Expanding into a new market is a significant commercial and strategic milestone — one that often follows months of planning, partner sourcing, localisation, and regulatory preparation. But despite the attention paid to the launch moment itself, too many brands falter in the crucial period that follows. The first 90 days post-launch are not simply an afterthought to a successful market entry; they are the proving ground upon which long-term success depends.
At this stage, companies move from strategy to execution, from preparation to presence. Early traction, or the lack of it, often becomes self-reinforcing: it can determine whether internal stakeholders continue to support the initiative, whether partners remain engaged, and whether the market begins to respond. In short, what happens after you enter a market matters just as much as how you enter it.
This article outlines the key operational priorities that define a successful launch window and explores how businesses can structure their first 90 days to create sustained momentum from day one.

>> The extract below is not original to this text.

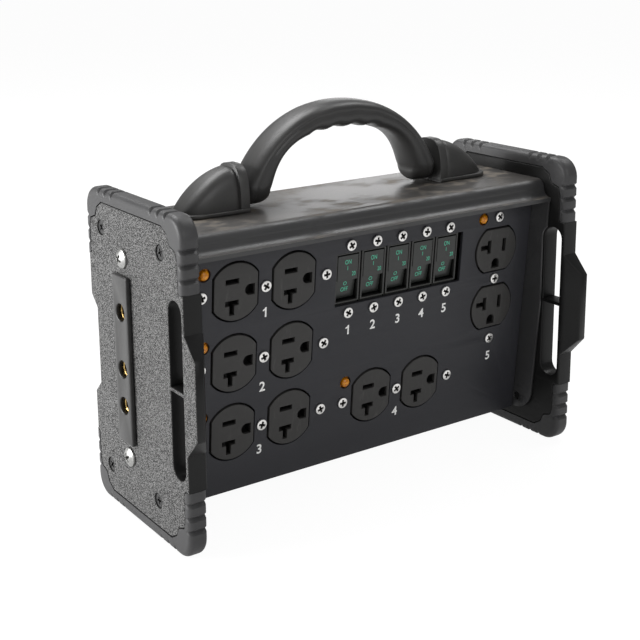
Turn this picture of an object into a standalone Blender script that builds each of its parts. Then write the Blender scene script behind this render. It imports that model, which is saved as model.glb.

The Launch is Not the Finish Line — It’s the Starting Gun
One of the most common pitfalls in global expansion is treating market entry as an end in itself. The go-live date becomes the goal, with significant investment focused on press releases, product shipments, or flagship events. But without a coherent post-launch plan, even the most polished debut risks falling flat.
The first 90 days must be defined by a different mindset, one that privileges traction over visibility, repeatability over fanfare, and operational rhythm over symbolic presence.
This means that the moment the market goes live, attention must shift immediately to demand generation, partner enablement, and local brand engagement. These are not parallel activities to the launch, they are its continuation.
Three Critical Priorities for the First 90 Days
While every business and market is different, high-performing post-launch plans tend to focus on three interlinked priorities: commercial activation, local integration, and data feedback loops.
1. Commercial Activation
The most immediate focus must be on converting strategic plans into revenue-generating activity. For direct-to-consumer brands, this means ensuring product availability, digital performance, and customer service readiness. For B2B businesses, it involves structured outreach, early customer engagement, and active pipeline development.
Bridgehead’s own Sales-as-a-Service model is designed precisely for this purpose: embedding experienced business development professionals on the ground who can generate leads, qualify interest, and begin building a local funnel within days of launch. It’s not enough to announce market entry you must operationalise it.
2. Local Integration
The second key objective is embedding your brand within the local commercial and cultural context. This is about much more than translation. It means activating local marketing channels, building in-market visibility, and enabling partners — distributors, agents, or franchisees, to communicate the brand with credibility and precision.
The first 90 days should include product education sessions, local press engagement, influencer alignment, and social listening. If brand equity is to grow, it must do so in native terms adapted for local nuance, but consistent with global identity.
3. Feedback Loops and Real-Time Learning
Finally, early-stage operations must be built to learn. The first 90 days offer a rare window into how assumptions match up with reality. Are price points resonating? Is footfall converting? Are partners following through?
Implementing clear reporting lines and structured feedback mechanisms enables you to adapt in real time. Course corrections made at this stage are often inexpensive and high impact but they depend on visibility.
Bridgehead’s 180-day GTM model includes structured checkpoints and governance calls to assess performance against launch-phase KPIs, from channel uptake to sales conversion and brand recall. The ability to pivot early is one of the hallmarks of a successful international brand.
Key Pitfalls to Avoid
Structuring the First 90 Days: A Practical Framework
A well-defined 90-day plan should include:
-
Day 1–30: Launch follow-through, channel enablement, internal alignment
-
Day 31–60: First wave commercial engagement, partner review, brand activation
-
Day 61–90: Strategic refinement, reporting, optimisation, and secondary push
Crucially, each of these phases should include clear KPIs — whether in revenue, lead generation, brand mentions, or partner performance — as well as assigned ownership. At this stage, clarity matters more than complexity.
Conclusion: Momentum is a Strategic Asset
The energy that follows a successful launch is fleeting — and powerful. Brands that harness it wisely turn visibility into revenue, and curiosity into loyalty. Those that fail to act decisively risk fading from relevance before they’ve had a chance to truly arrive.
For business leaders seeking to make their market entries count, the lesson is clear: don’t just prepare for launch — prepare to activate. The first 90 days may not be as high-profile as the announcement, but they are where expansion strategies become expansion realities.